Jeff, why is Knuckles cooler than Sonic? Fowler: Oh, you're gonna get me in a lot of trouble with that question. I don't know if I want to pick a side, but one of the things that's so great about having 30 years of
is that there are storylines that are incredibly popular with the fans.
Going all the way back to the early '90s, Knuckles' introduction into Sonic was as a very formidable adversary -- he's got super strength, Sonic's got super speed. It was just a really simple but very exciting clash of characters that we just felt would be great material for the sequel.
I love them both. Ben just absolutely crushes it as Sonic every time out. Then Idris coming in as Knuckles, I was just floored by what he was able to do with the character. I think fans are gonna absolutely love it.
Rewatching the first one recently and then the sequel, it struck me that it would've been so easy to make Sonic a shallow cool dude in these movies. I was amazed at how much I got into his emotional journey. Ben, can you speak to where he's at in Sonic 2? Schwartz: I love that you say that, because one of the big things we try to do in these movies is to get people to care about Sonic. In the first one, the idea that he's all by himself, and he has no friends and he has nobody to turn to, I wanted people to feel that. But when the triumphs happen or he gets defeated, you feel those the same way.
In the second one, he's growing up like kids do and not really listening to the advice that's been given to him by his parental-type figures [Tom and Maddie Wachowski, played by James Marsden and Tika Sumpter]. And he thinks he can do everything by himself. He's a superhero now, he just defeated Robotnik, don't tell him what to do -- he can do everything.
This movie is hopefully echoing things that people go through as kids and as adults, when you think you can take care of everything and take on the world by yourself. But it's OK to ask for help. It's OK to understand that in order to get things done, you need your friends, you need your co-workers.
That's where Tails comes in. And it's very fun to see Tails come from a different planet and be the sycophant of Sonic, someone who loves Sonic so much. And so I love that dynamic of those two, and then those two together against Knuckles is video game [chef's kiss].
Jeff, how do you balance all the classic Sonic imagery with making the characters relatable? Fowler: It can't just be all about imagery, it can't just be about action -- there's gotta be some substance to it. A lot of the material really was already there. Tails' story is very relatable. He was teased as a young fox, having two tails, and he was an outsider. And in Sonic he sees the hero he wants to be, he looks up to Sonic very much like a kid brother looking at his big brother. That's so grounded.

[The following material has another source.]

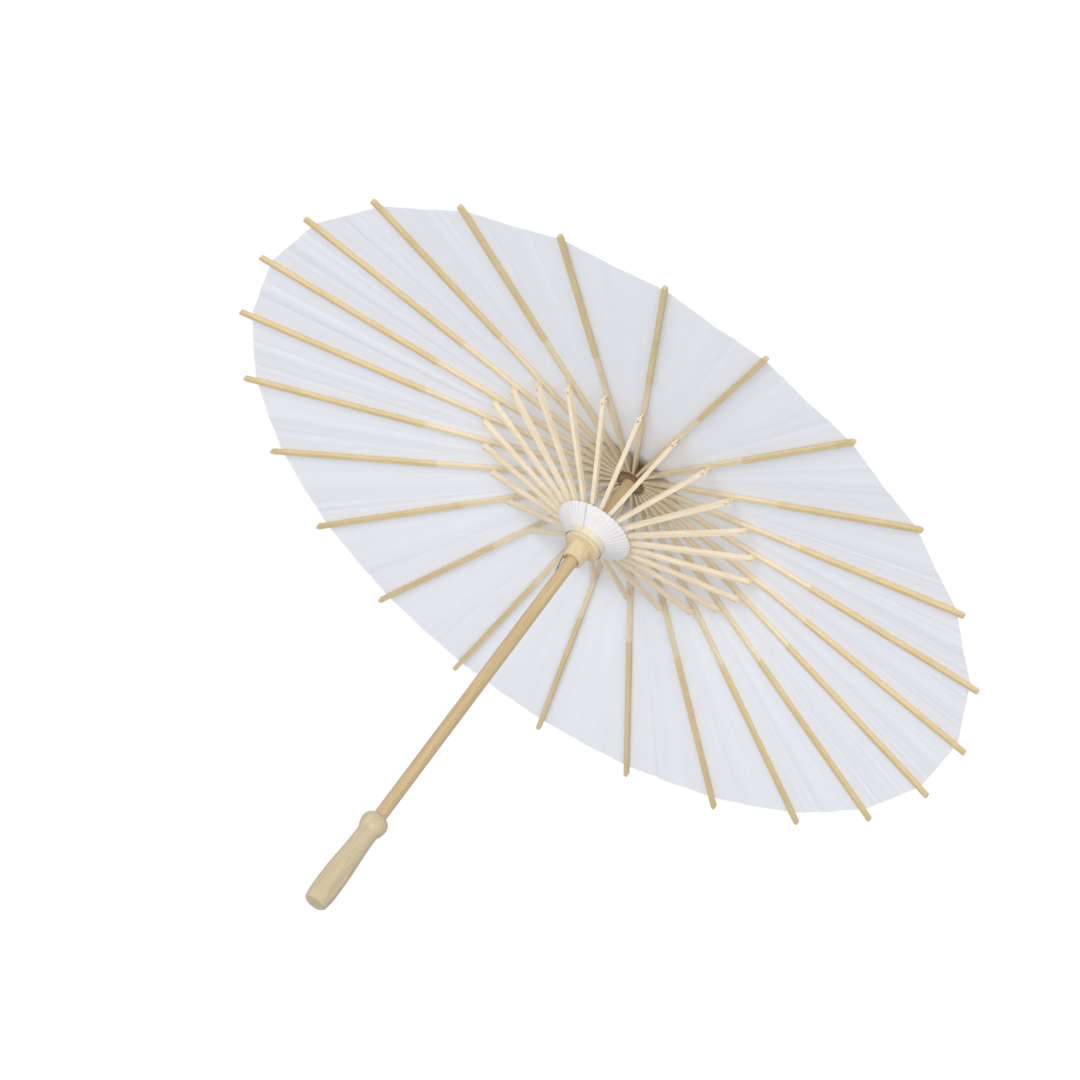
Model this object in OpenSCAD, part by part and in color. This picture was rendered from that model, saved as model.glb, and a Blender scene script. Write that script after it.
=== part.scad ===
// Oil paper umbrella with a folding bamboo frame, drawn open.
// The origin is the centre of the handle's flat end and +Z runs up the shaft. Sizes are in millimetres.

/* [Overall] */
// Number of ribs, each with its own stretcher
rib_count = 24; // [24]
// Radius from the shaft's axis to the rib tips, open
tip_r = 420; // [350:1:505]
// Height that a rib's underside climbs from its tip to the hub
rib_climb = 66.5; // [58:0.5:80]
// Overall height from the handle's end to the top of the head cap
overall_h = 600; // [550:1:720]

/* [Shaft and handle] */
// Diameter of the shaft
shaft_d = 13; // [11:0.1:15.6]
// Length of the handle
handle_len = 108; // [90:1:130]
// Largest diameter of the handle's grip
handle_d = 26; // [23:0.5:32]
// Wood around the shaft at the handle's waist, below its bead
waist_wall = 3.7; // [3:0.1:5]
// Depth of the eight flats that are cut on the grip
flat_cut = 1; // [0.3:0.1:1.3]
// Height of the bead at the handle's top, above the waist
bead_rise = 3; // [2:0.1:4]
// Depth of the shaft's socket in the handle
socket_depth = 70; // [40:1:85]

/* [Ribs] */
// Full width of a rib
rib_w = 4.7; // [3.9:0.1:5.6]
// Depth of a rib
rib_h = 4.5; // [3.6:0.1:5.5]
// Depth of the pared flat between the joint and the outer section
pare = 0.5; // [0.2:0.1:1]
// Distance from the joint to the outer end of the pared flat
pare_run = 68; // [30:1:100]

/* [Linkage] */
// Radius of the pivot rings in the hub and the runner
pivot_r = 18.5; // [15.5:0.1:21]
// Height of the hub's pivot ring above the ribs' underside there
hub_pivot_rise = 6.4; // [6:0.1:6.6]
// Radius of the joint between a rib and its stretcher, open
joint_r = 153; // [140:1:165]
// Distance of that joint below the rib's underside
joint_drop = 5.5; // [5:0.1:6.5]
// Radius of the pivot rings' wire
wire_r = 0.5; // [0.4:0.05:0.55]
// Radius of the pin in each rib's joint
pin_r = 0.6; // [0.5:0.05:0.7]

/* [Stretchers] */
// Full width of a stretcher
str_w = 4.2; // [3.9:0.1:4.6]
// Width of a stretcher's inner end, in the runner's slot
str_tongue_w = 2.4; // [2:0.1:2.5]
// Depth of a stretcher
str_h = 4.2; // [3.6:0.1:4.8]
// Thickness of the fin below each rib, which the stretcher's fork holds
fin_t = 1.6; // [1.2:0.1:1.8]

/* [Hub] */
// Wood outside the pivot ring, at the hub's slotted rim
hub_rim_wall = 2.1; // [1.8:0.1:2.7]

/* [Runner] */
// Distance from the runner's pivot ring down to its bottom edge
runner_drop = 47.4; // [44:0.1:52]
// Wood around the shaft at the runner's neck
neck_wall = 4.5; // [3.5:0.1:5.5]
// Wood outside the pivot ring, at the runner's slotted head
head_wall = 1.1; // [0.9:0.1:1.5]

/* [Paper] */
// Length of a rib's tip that stands past the paper
tip_bare = 11; // [5:1:20]
// Thickness of the oiled paper
paper_t = 0.4; // [0.3:0.05:0.6]
// Rim radius of the paper collar on the runner
collar_r = 41; // [34:0.5:43]
// Length of the head cap's petals
petal_len = 32; // [24:1:40]

/* [Clearances] */
// Space on each side of a rib's or stretcher's end in its slot
slot_gap = 0.2; // [0.15:0.01:0.25]
// Space between two ribs' full widths with the umbrella closed
rib_side_gap = 1; // [0.8:0.1:1.5]
// Space around the shaft inside the runner
runner_gap = 0.3; // [0.25:0.05:0.5]
// Radial space around a pivot's wire or pin
pivot_gap = 0.1; // [0.08:0.01:0.15]
// Space between the paper and the moving frame under it
paper_gap = 0.35; // [0.3:0.05:0.6]

/* [Hidden] */
function two(n) = str(n < 10 ? "0" : "", n);
RIBS = [for (i = [1:rib_count]) str("rib_", two(i))];
STRETCHERS = [for (i = [1:rib_count]) str("stretcher_", two(i))];
$fn = 64;
eps = 0.01;
step = 360 / rib_count;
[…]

And it's part of the canon, it's part of what fans love about the characters, so we just lean heavily into that. If you know nothing about the game series, and you're coming into a theater, you're still going to be moved by it because those are very relatable themes.
What game references are each of you most proud of? Fowler: One of the most iconic images from the Sonic 2 video game is Tails flying the biplane with Sonic on the wing. It's such an iconic image of Sonic being delivered to battle by his friend. From the first day of planning for the sequel, I was just like "We have to do that. That's got to be a big movie moment."
There's so much great imagery from the 30 years of games. The level designs, the concept art -- it's an embarrassment of riches. It definitely makes our job a lot easier, to have such a great visual foundation as we make our plans.
Schwartz: I love that if you look at Robotnik's drones and droids, there's some that look like little wasps that come out. But also the backgrounds like the maze, there's a lot of different things that allude to different levels that were in Sonic. I also just like what happens to Sonic when he's underwater.
The water scene blew my mind -- the anxiety. Schwartz: Oh my goodness, there's nothing more nerve-wracking as a child than being underwater in Sonic the Hedgehog and seeing the numbers pop up with how many seconds you have left. It's terrifying.
We're always trying to make sure we're keeping the fans happy, but also never being so specific, where people who haven't seen the franchise or played the games feel alienated. Jeff does an incredible job with that.
So there's references throughout, even personal references from stuff I've done that Sonic says, and then outside of that there's references all throughout the video games. So I think people are gonna be really psyched. If you play the games, it's just gonna be full of little secrets we've left for you. And if you haven't, it's still like an action-packed, incredible, funny movie, and you'll get the references a little bit later when your friends tell you.